Романное творчество К. Гамсуна оказывало значительное влияние на ранний символизм 1890-х годов и впоследствии на русский модернизм в целом: его роман «Голод» («Sult» 166 ), вышедший именно в 1890 году, в год рождения русского «декадентства», пользовался и в России огромным успехом. Монолог Гамсуна в романе «Голод» сосредоточен на усилении неутолимого голода, психосоматические последствия которого дискурсивно отражаются по нарастающей на способности восприятия и суждения рассказчика – в той степени, в какой сам персонаж все более чахнет, распадается, исчезает.

166

Перевод по изданию: Гамсун К. Голод: Роман / Пер. Ю. Балтрушайтиса // Гамсун К. Собр. соч.: В 6 т. / Сост. Ю. Яхина и др. М.: Худож. лит., 1991. Т. 1. Подробнее о поэтике Гамсуна ср.: Hron-"Oberg I. Hervorbringungen. Zur Poetik des Anfangens um 1900. Freiburg i. B.: Rombach, 2014. S. 104–123.

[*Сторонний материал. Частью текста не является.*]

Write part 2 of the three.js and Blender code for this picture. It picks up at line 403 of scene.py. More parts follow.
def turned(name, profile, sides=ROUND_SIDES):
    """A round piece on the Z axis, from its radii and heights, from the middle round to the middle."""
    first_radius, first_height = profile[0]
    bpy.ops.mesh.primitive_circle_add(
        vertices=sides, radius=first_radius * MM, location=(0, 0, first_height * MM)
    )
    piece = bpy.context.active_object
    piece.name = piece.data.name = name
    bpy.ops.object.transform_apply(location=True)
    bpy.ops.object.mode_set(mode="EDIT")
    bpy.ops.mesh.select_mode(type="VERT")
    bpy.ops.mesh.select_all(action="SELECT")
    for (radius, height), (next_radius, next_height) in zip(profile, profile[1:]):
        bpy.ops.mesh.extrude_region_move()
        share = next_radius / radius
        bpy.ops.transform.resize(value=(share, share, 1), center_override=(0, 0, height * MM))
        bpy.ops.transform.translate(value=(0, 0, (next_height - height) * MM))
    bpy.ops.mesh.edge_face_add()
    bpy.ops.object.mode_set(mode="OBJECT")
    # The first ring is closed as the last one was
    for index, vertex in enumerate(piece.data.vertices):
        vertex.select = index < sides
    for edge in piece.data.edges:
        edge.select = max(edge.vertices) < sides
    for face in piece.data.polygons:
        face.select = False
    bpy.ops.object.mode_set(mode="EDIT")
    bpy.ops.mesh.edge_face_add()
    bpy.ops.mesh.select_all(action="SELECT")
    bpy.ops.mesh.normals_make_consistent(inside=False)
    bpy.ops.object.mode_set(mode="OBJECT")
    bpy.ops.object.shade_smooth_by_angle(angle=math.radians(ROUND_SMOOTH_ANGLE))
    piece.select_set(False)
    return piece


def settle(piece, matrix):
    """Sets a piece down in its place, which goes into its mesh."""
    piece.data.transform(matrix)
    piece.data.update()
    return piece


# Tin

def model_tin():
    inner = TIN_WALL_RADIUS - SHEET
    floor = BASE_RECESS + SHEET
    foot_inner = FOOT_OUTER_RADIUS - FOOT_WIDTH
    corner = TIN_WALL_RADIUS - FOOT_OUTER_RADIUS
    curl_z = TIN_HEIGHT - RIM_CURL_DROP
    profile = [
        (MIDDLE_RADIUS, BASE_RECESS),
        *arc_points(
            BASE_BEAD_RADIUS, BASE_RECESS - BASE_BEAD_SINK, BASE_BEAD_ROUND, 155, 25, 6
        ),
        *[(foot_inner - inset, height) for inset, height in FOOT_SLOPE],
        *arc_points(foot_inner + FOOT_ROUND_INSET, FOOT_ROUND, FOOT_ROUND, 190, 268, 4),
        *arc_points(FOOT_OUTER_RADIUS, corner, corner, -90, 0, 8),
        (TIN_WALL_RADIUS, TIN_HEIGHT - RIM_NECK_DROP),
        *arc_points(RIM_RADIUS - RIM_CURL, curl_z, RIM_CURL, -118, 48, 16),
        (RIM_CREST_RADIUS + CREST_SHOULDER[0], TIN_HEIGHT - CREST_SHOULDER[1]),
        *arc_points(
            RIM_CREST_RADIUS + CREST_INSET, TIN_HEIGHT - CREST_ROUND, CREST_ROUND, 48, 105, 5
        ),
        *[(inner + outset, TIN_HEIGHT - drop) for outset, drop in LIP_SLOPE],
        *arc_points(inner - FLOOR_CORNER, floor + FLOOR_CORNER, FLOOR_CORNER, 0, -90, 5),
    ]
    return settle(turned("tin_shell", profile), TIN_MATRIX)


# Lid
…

Именно это нарастание (словесного) текста, сопровождающееся ограничением его темы по кусочкам, парадигматично продемонстрировал также Д. Хармс в «Случае 1» – «Рыжий человек» 167 , где корпус текста развивается за счет все более и более сокращающегося изображаемого персонажа (или темы текста).

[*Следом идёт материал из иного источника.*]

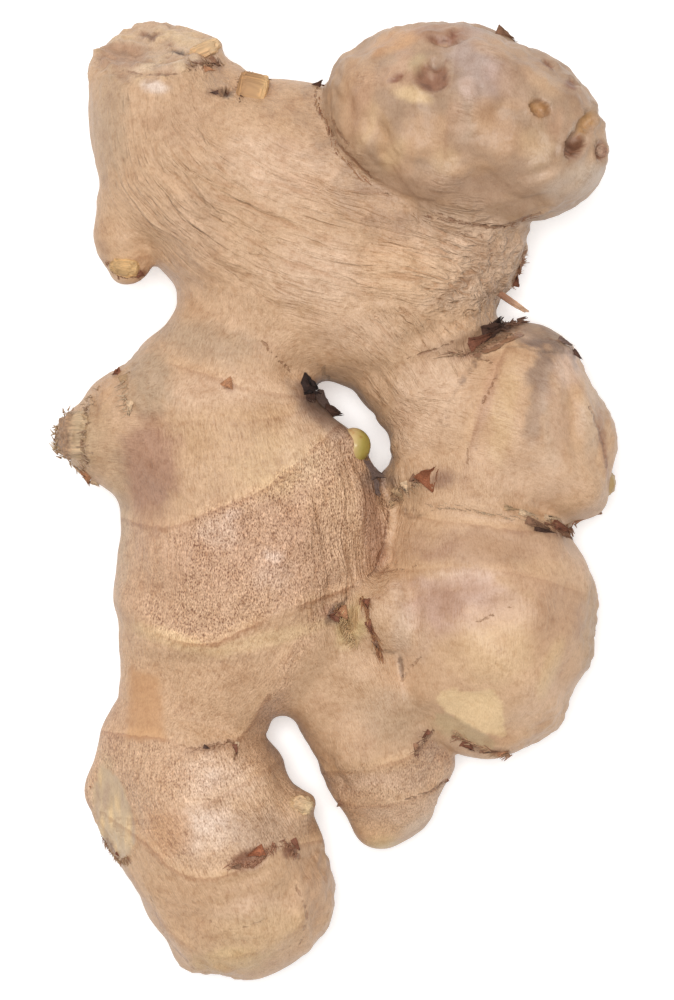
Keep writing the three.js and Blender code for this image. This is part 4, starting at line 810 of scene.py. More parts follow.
for name, first, second, colour, strength, pores in BANDS:
    band = facing_up * between_rings(name, first, second)
    lay(colour, strength * band)
    pored += band * (pores - pored)
pored *= 1 - 0.45 * spot(*WORN_SIDE, skin_points, ragged=0.5)
for name, x, y, long, wide, turn, strength in PATCHES:
    edge = SPECKLED_EDGE if name in SPECKLED else PATCH_EDGE
    lay(name, strength * facing_up * spot(x, y, long, wide, turn, skin_points, ragged=edge))
lay("brown_grey", 0.7 * torn_face * eased(0.1, -0.4, crust))
lay("cream", 0.3 * torn_face * eased(0.0, 0.5, crust))
for x, y, long, wide, turn, high, thick in RIMS:
    inner = spot(x, y, long - thick, wide - thick, turn, skin_points, soft=0.25)
    lay("rim_brown", 2.0 * high * facing_up * (spot(x, y, long, wide, turn, skin_points, soft=0.25) - inner))
for x, y, long, wide, turn, deep, colour in PITS_IN_SKIN:
    inside = facing_up * spot(x, y, long, wide, turn, skin_points, soft=0.2)
    lay(colour, 0.9 * inside)
    lay("dark_brown", 0.5 * inside * eased(0.0, 0.5, fine_blotch) * min(deep, 1))
    lay("rim_pale", 0.25 * inside * eased(-0.2, -0.6, fine_blotch))
streaks = rough(skin_points, 0.7, 5.0, 5.0, seed=61.0)
for name, strength, rim, edge, corners in FACETS:
    outside = in_facet(corners, skin_points) + 0.35 * fine_blotch
    inside = facing_up * eased(edge, -edge, outside)
    lay(name, strength * inside)
    lay("cream", 0.8 * inside * eased(0.1, 0.4, streaks) * (name == "facet_olive"))
    lay("grey_brown", 0.7 * inside * eased(-0.1, -0.5, streaks) * (name == "facet_olive"))
    pored *= 1 - inside
    smooth_skin = np.maximum(smooth_skin, 0.9 * inside)
    if rim:
        skin_points += (facing_up * rim * np.exp(-(outside / 0.3) ** 2))[:, None] * flat_normals
# greyer and darker on the steep and down-facing sides
lay("under", 0.5 * eased(0.45, -0.3, flat_normals[:, 2]))
print(len(PATCHES), "patches,", len(FACETS), "facets; mean tint", tint.mean(0).round(3))

# %% [markdown]
# ## Lines on the skin
#
# Rings, cracks and the painted shade along folds are thin lines, thinner than the net's quads. Painting them on
# vertices would blur them.
# Storing the distance to the line keeps them sharp, because a distance runs smoothly over a quad and the finish
# cuts it off where it likes.

# %% Distances to rings, cracks and the folds that get painted shade
CRACKS = [  # half width, darkness, and the line in plan
    (0.08, 0.68, [(-3.4, 61.2), (-1.8, 58.6), (0.1, 55.0), (2.1, 52.8), (3.7, 51.2), (5.5, 49.5)]),
    (0.08, 0.59, [(-2.6, 64.7), (-3.2, 63.1), (-3.4, 61.2)]),
    (0.06, 0.59, [(-1.0, 59.4), (0.5, 56.2), (1.8, 54.7)]),
    (0.05, 0.68, [(13.8, 44.7), (16.2, 43.8), (18.5, 42.8), (21.6, 42.3), (24.8, 42.0), (27.4, 42.8),
        (31.3, 44.2)]),
    (0.05, 0.59, [(-11.6, 24.7), (-9.6, 22.3), (-7.7, 20.5), (-6.3, 19.1)]),
    (0.11, 0.77, [(8.5, 0.0), (7.7, -4.2), (7.1, -7.3), (6.0, -10.5), (5.2, -11.7)]),
    (0.05, 0.4, [(5.2, -11.4), (8.4, -10.9), (12.3, -10.3)]),
    (0.05, 0.68, [(10.7, 21.7), (13.8, 22.8), (16.2, 23.6), (18.0, 24.4)]),
    (0.275, 0.77, [(20.9, 22.5), (24.0, 23.3), (26.3, 24.7), (28.7, 25.8)]),
    (0.08, 0.68, [(-24.5, -37.7), (-23.2, -38.1), (-21.8, -38.6)]),
    (0.09, 0.77, [(-20.5, -38.1), (-18.5, -37.7), (-16.3, -37.2)]),
    (0.08, 0.68, [(-15.9, -37.8), (-15.4, -39.1), (-15.9, -40.3)]),
    (0.09, 0.77, [(15.2, -35.8), (14.3, -36.6), (13.8, -37.3)]),
    (0.07, 0.77, [(12.7, -38.1), (12.1, -38.8), (12.3, -39.8)]),
    (0.05, 0.68, [(17.3, -43.9), (14.6, -45.5), (10.7, -46.7)]),
    (0.15, 0.68, [(-35.9, -52.5), (-35.1, -54.4), (-34.1, -55.9)]),
    (0.1, 0.77, [(32.6, -3.1), (34.9, -4.1), (37.3, -5.5)]),
    (0.08, 0.59, [(39.3, 14.4), (40.7, 10.9), (41.5, 7.8), (42.1, 5.0)]),
    (0.06, 0.59, [(32.6, 25.0), (34.9, 24.7), (36.5, 23.9), (37.6, 22.5)]),
    (0.05, 0.59, [(21.5, -18.8), (23.0, -18.3), (24.3, -17.8)]), (0.05, 0.59, [(26.0, -16.9), (26.8, -16.6)]),
    (0.06, 0.42, [(10.2, -28.1), (11.2, -26.2), (13.0, -24.4)]),
    (0.06, 0.68, [(-20.5, -46.7), (-19.6, -46.2), (-18.7, -45.6)]),
    (0.07, 0.68, [(-19.1, 63.3), (-17.9, 63.1), (-16.8, 63.0)]),
    (0.175, 0.77, [(-15.1, -56.6), (-13.5, -56.6), (-11.6, -55.5), (-10.7, -54.4)]),
    (0.15, 0.77, [(-7.3, -53.4), (-6.3, -54.4), (-5.7, -55.5)]),
    (0.06, 0.59, [(20.9, 22.2), (23.4, 21.6), (25.1, 20.0), (24.1, 18.0), (22.4, 15.0)]),
    (0.06, 0.51, [(20.2, 7.8), (20.1, 4.7), (19.9, 3.4)]),
    (0.05, 0.42, [(19.0, 41.2), (21.6, 40.9), (23.2, 39.7), (24.3, 37.2)]),
    (0.05, 0.4, [(-28.9, -61.5), (-26.6, -68.0), (-22.2, -73.0)]),
    (0.05, 0.45, [(-6.6, -59.0), (-4.6, -64.4), (-5.7, -69.2)]),
    (0.04, 0.35, [(-22.2, -62.8), (-17.4, -66.6), (-11.0, -65.0)]),
    (0.1, 0.7, [(-33.4, 66.6), (-29.1, 65.9), (-25.7, 65.9), (-22.1, 66.6), (-19.4, 67.2)]),
    (0.1, 0.7, [(-39.2, 14.2), (-39.8, 10.8), (-39.3, 7.2), (-38.5, 5.2)]),
]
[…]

Это тексто(де)генеративное движение у Гамсуна принимает, однако, в высшей степени психологический характер, даже как бы расширяется до своего рода психограммы с диагностическими элементами, в то время как Хармс, находящийся в конце авангарда и, следовательно, модернизма, демонстрирует физически и метафизически реальную ситуацию тоталитаризма и свойственный ему «режим голода». Наглядным примером тому служит творчество Хармса, А. П. Платонова и позднее К. С. Малевича с его безликими фигурами крестьян, которые рассматривают голод как коллективный опыт (насильственной коллективизации), служащий фоном и горизонтом для восприятия «поэтики голода» позднего авангарда 168 .

167

Хармс Д. И. Полет в небеса: Стихи, проза, драмы, письма / Ред. А. А. Александров. Л.: Сов. писатель, 1988. С. 353.

168

Wachtel А. Meaningful voids: facelessness in Platonov and Malevich // Kelly C., Lovell S. (eds.). Russian Literature, Modernism and the Visual Arts. Cambridge: Cambridge University Press, 2000.

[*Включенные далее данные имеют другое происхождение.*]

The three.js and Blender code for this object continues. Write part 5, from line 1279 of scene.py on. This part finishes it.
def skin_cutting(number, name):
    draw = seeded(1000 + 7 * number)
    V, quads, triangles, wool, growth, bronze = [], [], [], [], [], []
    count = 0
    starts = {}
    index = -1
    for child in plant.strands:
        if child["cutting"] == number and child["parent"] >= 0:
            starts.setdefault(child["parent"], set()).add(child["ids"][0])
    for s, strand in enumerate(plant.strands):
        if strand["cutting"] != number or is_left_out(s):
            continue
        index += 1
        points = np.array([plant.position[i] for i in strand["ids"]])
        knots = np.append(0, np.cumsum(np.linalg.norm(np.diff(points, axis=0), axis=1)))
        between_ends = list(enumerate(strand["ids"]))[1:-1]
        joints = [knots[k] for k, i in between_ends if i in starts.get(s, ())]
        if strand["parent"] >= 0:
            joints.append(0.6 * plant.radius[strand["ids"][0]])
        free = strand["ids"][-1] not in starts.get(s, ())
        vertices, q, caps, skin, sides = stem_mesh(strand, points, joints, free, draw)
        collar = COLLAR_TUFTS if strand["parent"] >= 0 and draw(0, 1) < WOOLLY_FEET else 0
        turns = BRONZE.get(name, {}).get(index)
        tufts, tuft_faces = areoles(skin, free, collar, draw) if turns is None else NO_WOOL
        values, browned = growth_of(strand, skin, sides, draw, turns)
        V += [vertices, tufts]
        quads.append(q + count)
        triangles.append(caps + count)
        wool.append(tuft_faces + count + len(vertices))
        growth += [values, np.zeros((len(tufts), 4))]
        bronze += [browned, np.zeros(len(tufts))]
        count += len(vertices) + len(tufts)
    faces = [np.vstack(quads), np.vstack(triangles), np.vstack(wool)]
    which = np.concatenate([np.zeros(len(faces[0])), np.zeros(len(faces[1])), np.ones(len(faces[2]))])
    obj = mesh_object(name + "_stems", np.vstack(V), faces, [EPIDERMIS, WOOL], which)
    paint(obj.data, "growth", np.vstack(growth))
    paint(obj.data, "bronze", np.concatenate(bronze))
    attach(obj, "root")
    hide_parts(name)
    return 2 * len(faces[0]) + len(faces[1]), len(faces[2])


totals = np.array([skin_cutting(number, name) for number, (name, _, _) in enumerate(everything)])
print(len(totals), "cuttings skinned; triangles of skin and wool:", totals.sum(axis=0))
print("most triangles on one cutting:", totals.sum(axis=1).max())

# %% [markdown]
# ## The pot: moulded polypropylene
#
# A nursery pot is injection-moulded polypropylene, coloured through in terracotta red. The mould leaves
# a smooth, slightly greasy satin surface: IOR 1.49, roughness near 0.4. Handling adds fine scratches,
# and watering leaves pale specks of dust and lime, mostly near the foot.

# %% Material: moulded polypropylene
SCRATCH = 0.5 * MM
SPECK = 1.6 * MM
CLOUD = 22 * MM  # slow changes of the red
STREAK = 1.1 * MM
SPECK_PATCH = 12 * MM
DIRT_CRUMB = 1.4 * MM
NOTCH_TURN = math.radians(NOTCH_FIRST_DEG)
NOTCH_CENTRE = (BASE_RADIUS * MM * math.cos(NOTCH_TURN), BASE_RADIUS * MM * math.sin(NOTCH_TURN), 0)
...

Думать можно и о проблеме, содержащейся в высказываниях из записных книжек и «Тетрадей» Хармса в 1930-х и 1940-х годах, постоянно говорящих о голоде и крайней нужде, и о причислении этих отчаянных «выкриков» к литературе или уже к эсхатологии в прямом смысле слова, то есть к «последним словам» на кресте…

Применимо ли это к роману «Голод» Гамсуна, в какой степени и как это применимо – вопрос, требующий отдельного исследования: параллели с Хармсом прослеживаются как в волшебно-заколдованном городе-мифе Христиании («это<т> удивительн<ый> город, который навсегда накладывает на человека свою печать…» 169 ), так и в Петербурге/Петрограде/Ленинграде, которому для Хармса и его поколения предстояло превратиться в зону голода и смерти в 30-х годах (и далее вплоть до периода блокады).

169

Гамсун К. Голод. С. 45.

Можно даже говорить о расширении городского мифа Петербурга в сторону текстов и жанров «голодания»; в любом случае для этого можно найти впечатляющий корпус текстов (например, Г. С. Гора, О. М. Фрейденберг, Л. Я. Гинзбург или описания Д. С. Лихачева).

Кажется неслучайным, что Хармс в своей центральной и финальной повести «Старуха» (1938) выбрал цитату из Гамсуна в качестве эпиграфа, который, однако, как мета-эпиграф доводит эту паратекстуальную категорию до абсурда. Он гласит: «И между ними происходит следующий разговор». Этот эпиграф взят из романа «Мистерий» Гамсуна, вышедшего в русском переводе в Ленинграде в 1935 году.